The most vital spot in the world for me was today in the rain, in an old gravel parking lot in Marblehead," where, beyond a rusty shack, was the harbor, and the neat upright forest of masts. Houses were close together, and yellow flowers were growing in the wild grass. Somehow, sitting there in the light blue Plymouth, your Grandmother beside you, your mother in back, you cried with love for them because they were your own people, your own kind. Yet not all your own kind, but you were of their blood and bone, and no barriers were between. You talked, and cried a little, as you sat, for the beauty of the wild, lanky yellow flowers, and the rain, trickling down the blurred and wavy windows, rushing in streams down the windows.
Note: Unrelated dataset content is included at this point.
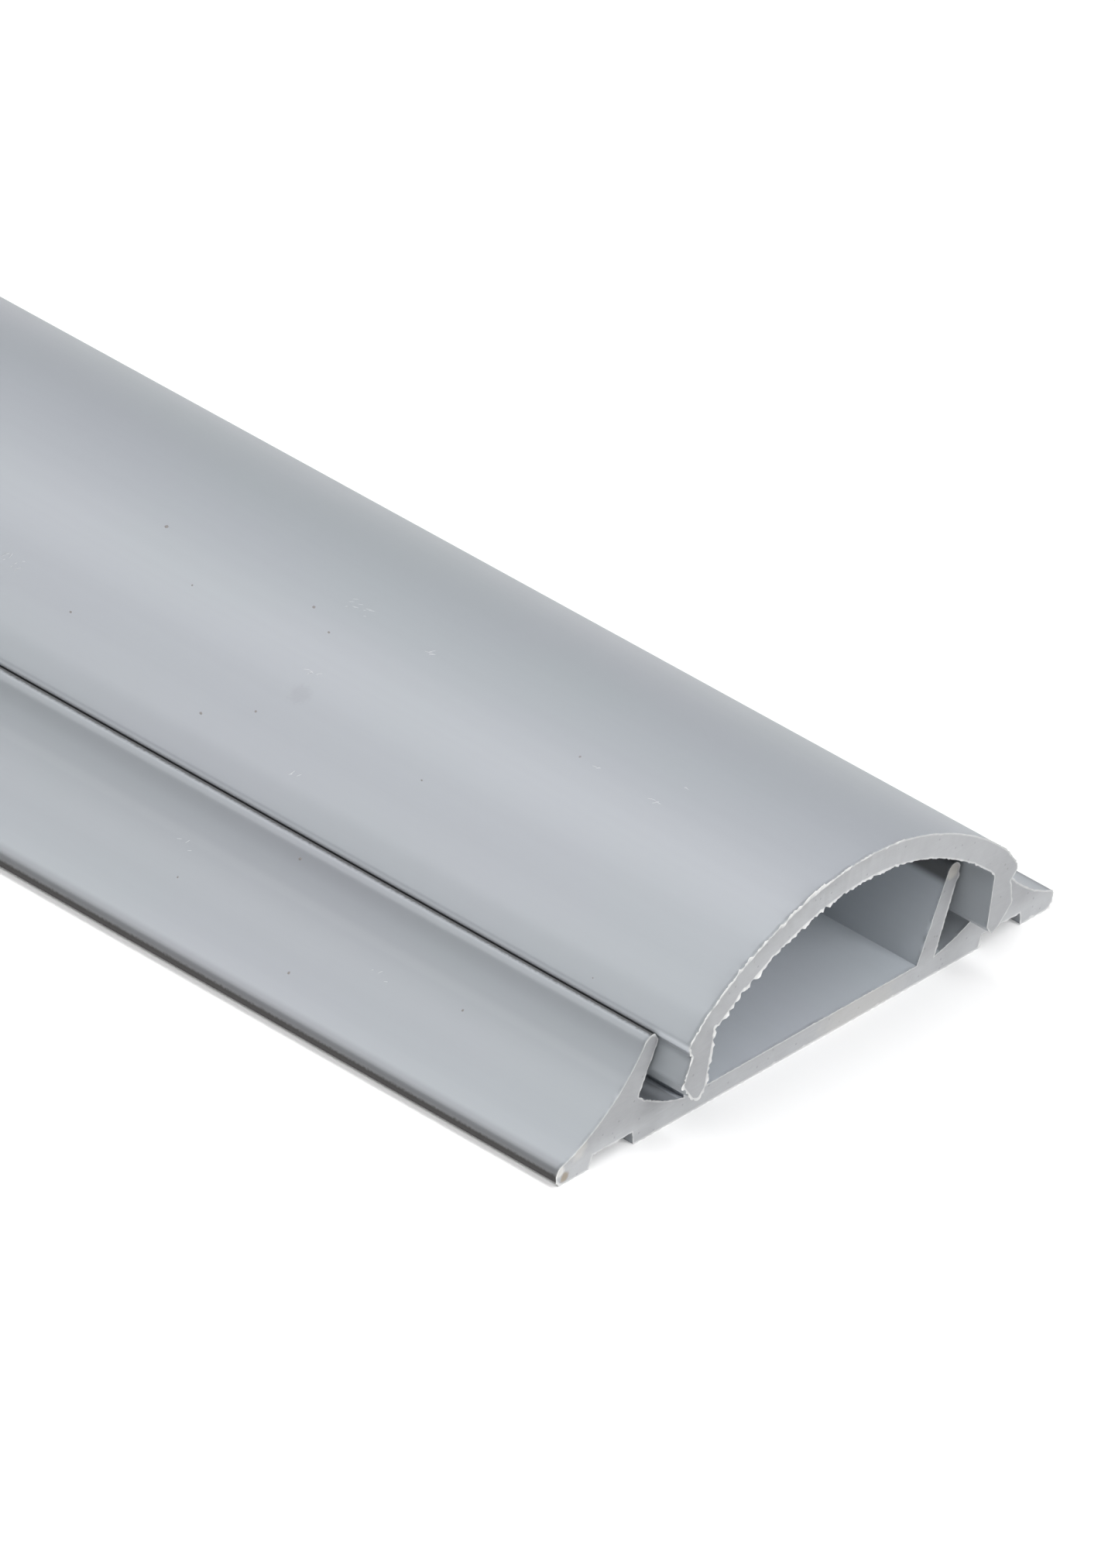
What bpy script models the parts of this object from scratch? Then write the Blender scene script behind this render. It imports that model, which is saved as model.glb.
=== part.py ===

This hour was yours, to steer through the narrow crooked streets, to sit and talk and watch the rain, to absorb the love of kin, of rain, of the masts of sloops and schooners. And when you swung the car into reverse, roaring out, back to your job, you felt whole and human once again. Someday you will find your way back to that parking spot by the gravel drive, and you will remember how it was, so forever you can carry it in you as it was, giving life and a new sight in the rainy space of an hour.